Since Hurricane Sandy struck in Oct. 2012, we measured its impact on the sales growth rate in 2013. Table 2 shows that the sales growth rate of the firms averaged over the disaster-affected area is certainly lower than that averaged over the non-affected area in 2013. In particular, in data subsets (1)–(3), the sales growth rate averaged over the disaster-affected area is statistically significantly lower than that in the non-affected area at the 5% significance level. This result indicates that Sandy indeed affected the sales growth rate of the firms in the disaster-affected area. We conclude that Sandy is an appropriate subject for investigating the magnitude of shock propagation. In subset (4), the impact of hurricane appears to be more significant in the sales growth rate of firms a year earlier than in the other subsets.
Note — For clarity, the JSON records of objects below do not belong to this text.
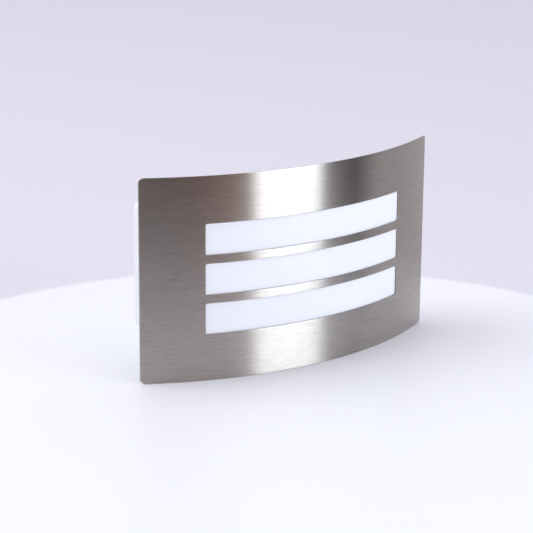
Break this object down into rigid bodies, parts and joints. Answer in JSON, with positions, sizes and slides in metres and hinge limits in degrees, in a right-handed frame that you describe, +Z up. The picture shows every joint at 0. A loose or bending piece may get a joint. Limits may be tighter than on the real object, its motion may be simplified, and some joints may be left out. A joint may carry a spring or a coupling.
{
  "type": "outdoor wall light",
  "caption": "Wall light with a curved brushed steel front panel with wide horizontal slots over an opal diffuser on a sealed white base, with a screw-in lamp lying inside.",
  "frame": {"origin": "middle of the flat wall face at the back of the base housing", "axes": "+X to the right as seen from the front, +Y into the wall, +Z up; the front panel faces -Y"},
  "size_m": [0.288, 0.085, 0.165],
  "materials": {
    "brushed_stainless": "brushed along the width",
    "opal_plastic": "satin opal",
    "white_plastic": "fine moulded",
    "foam": "closed-cell foam",
    "seal_rubber": "matte",
    "grommet_rubber": "matte",
    "brass": "turned",
    "block_plastic": "moulded",
    "plated_steel": "zinc plated",
    "bracket_steel": "galvanised sheet",
    "black_phenolic": "pressed phenolic",
    "porcelain": "glazed",
    "tinned_copper": "tinned",
    "brown_insulation": "smooth",
    "blue_insulation": "smooth",
    "green_yellow_insulation": "smooth, yellow stripe",
    "clip_steel": "mill finish",
    "screw_steel": "stainless",
    "black_glass": "fused glass",
    "nickel_plate": "nickel plated",
    "lamp_plastic": "smooth",
    "board_white": "solder mask",
    "opal_globe": "satin opal"
  },
  "bodies": {
    "base": {"base_housing": "white_plastic", "wall_gasket": "foam", "base_seal": "seal_rubber", "cable_grommet": "grommet_rubber", "side_inserts": "brass", "terminal_block": "block_plastic", "terminal_clamps": "brass", "terminal_screws": "plated_steel", "terminal_block_screw": "plated_steel", "lampholder_bracket": "bracket_steel", "bracket_screws": "plated_steel", "lampholder_nipple": "plated_steel", "lampholder_nut": "plated_steel", "lampholder_dome": "black_phenolic", "lampholder_insulator": "porcelain", "lampholder_sleeve": "black_phenolic", "lampholder_screw_shell": "brass", "lampholder_centre_contact": "brass", "lampholder_terminals": "brass", "earth_screw": "brass", "earth_nut": "brass", "earth_ring_terminal": "tinned_copper", "live_wire": "brown_insulation", "neutral_wire": "blue_insulation", "earth_wire": "green_yellow_insulation"},
    "diffuser": {"diffuser": "opal_plastic"},
    "panel": {"front_panel": "brushed_stainless", "panel_clip_left": "clip_steel", "panel_clip_right": "clip_steel"},
    "washer_left": {"side_washer_left": "screw_steel"},
    "screw_left": {"side_screw_left": "screw_steel"},
    "washer_right": {"side_washer_right": "screw_steel"},
    "screw_right": {"side_screw_right": "screw_steel"},
    "lamp_contact": {"lamp_centre_contact": "tinned_copper"},
    "lamp": {"lamp_insulator": "black_glass", "lamp_cap": "nickel_plate", "lamp_body": "lamp_plastic", "lamp_led_board": "board_white", "lamp_globe": "opal_globe"}
  },
  "joints": [
    {"name": "diffuser_lift_off", "type": "slide", "parent": "base", "child": "diffuser", "axis": [0, -1, 0], "range_m": [0, 0.1]},
    {"name": "panel_lift_off", "type": "slide", "parent": "diffuser", "child": "panel", "axis": [0, -1, 0], "range_m": [0, 0.1]},
    {"name": "washer_left_slide", "type": "slide", "parent": "base", "child": "washer_left", "axis": [-1, 0, 0], "range_m": [0, 0.0028]},
    {"name": "screw_left_turn", "type": "hinge", "parent": "washer_left", "child": "screw_left", "pos_m": [-0.119, -0.017, 0], "axis": [-1, 0, 0], "range_deg": [0, 1441]},
    {"name": "washer_right_slide", "type": "slide", "parent": "base", "child": "washer_right", "axis": [1, 0, 0], "range_m": [0, 0.0028]},
    {"name": "screw_right_turn", "type": "hinge", "parent": "washer_right", "child": "screw_right", "pos_m": [0.119, -0.017, 0], "axis": [1, 0, 0], "range_deg": [0, 1441]},
    {"name": "lamp_slide", "type": "slide", "parent": "base", "child": "lamp_contact", "axis": [-1, 0, 0], "range_m": [0, 0.02]},
    {"name": "lamp_turn", "type": "hinge", "parent": "lamp_contact", "child": "lamp", "pos_m": [0.0694, -0.04, 0], "axis": [-1, 0, 0], "range_deg": [0, 1980]}
  ],
  "couplings": [
    {"joint": "screw_left_turn", "follows": "washer_left_slide", "rad_per_m": 8976},
    {"joint": "screw_right_turn", "follows": "washer_right_slide", "rad_per_m": 8976},
    {"joint": "lamp_slide", "follows": "lamp_turn", "m_per_rad": 0.00057757}
  ]
}
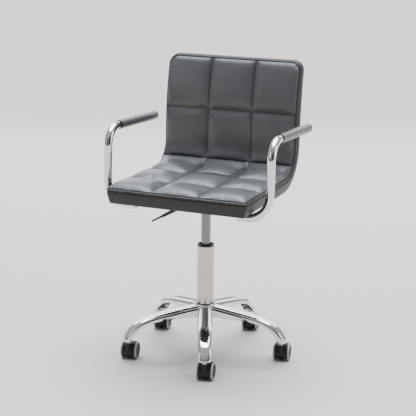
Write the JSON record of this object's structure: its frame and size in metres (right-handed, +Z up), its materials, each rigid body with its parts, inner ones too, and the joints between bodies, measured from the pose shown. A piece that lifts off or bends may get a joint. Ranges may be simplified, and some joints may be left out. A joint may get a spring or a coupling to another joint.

Next, we obtain the relationship between a target firm’s sales growth rate and that of its suppliers/customers, including the disaster-affected firms. Figure 6 shows the regression lines of the relationship superimposed on the PDP shown in Fig. 5.

Fig. 6
figure 6

The regression lines represent the relationship between the sales growth rate of the target firms and that of their suppliers/customers, including the disaster-affected firms. The regression line is superimposed on the PDP shown in Fig. 5

The slopes of the regression lines in each data subset (1)–(4) are 0.252, 0.095, 0.361, and 0.708, respectively. Provided these slopes are not markedly different from the average rate of change of the PDP, the magnitude of shock propagation derived from our machine learning models is reasonable. To confirm this, we first check that both the slope of the regression line and the average rate of change of PDP are not zero by a t test. As a result, only data subsets (3) and (4) contradict the hypothesis that they are zero at the 5% level of significance. For these two data subsets, we implement the t-test on the hypothesis that the slope of the regression line is equal to the slope at the points plotted in the PDP. As a result, this hypothesis is correct in either data subset at the 5% level of significance. Thus, we conclude that the magnitude of shock propagation derived from our machine learning models is reasonable compared with an actual disaster event. This conclusion indicates that we can simulate how much the shock that occurred in the disaster-affected firms propagates to their transaction firms.

5 Conclusion

This study quantified the magnitude of shock that propagates individual firms through direct supplier–customer relationships. To achieve this aim, we constructed supervised machine learning models that predict the sales growth rate of individual firms by using firm-level big data, which includes supplier–customer relationships, sales, and several corporate attributes. Then, we plotted the change in the predicted sales growth rates in accordance with those of suppliers/customers, which indicated that 16.3–22.7% of the shock on suppliers/customers propagates to their transaction firms. Meanwhile, the models also show that the performance of suppliers/customers is only one of the factors that affect their transaction firm’s performance; the macro growth trends depend on the year, country, and category of industry and the firm’s own recent growth trend has a strong impact. This finding suggests that firms do not need to overly fear the risk of shock propagation from their suppliers/customers compared to the macroeconomic environment surrounding them or their own growth trend. We also found that these machine learning models do not depend on the firm’s industry and direction of shock propagation. Finally, we compared the magnitude of shock propagation derived from the machine learning models with that observed in an actual disaster event. This comparison showed that our models accurately evaluate the magnitude of shock propagation in accordance with the scale of the natural disaster, indicating that these models work as simulators of shock propagation.

The recent trade war between the U.S. and China and the various economic impacts of COVID-19 are likely to increase risks in the global supply chain. The contribution of suppliers/customers performance in our machine learning models probably increases year by year and thus investigation of the annual change in the contribution is a future task.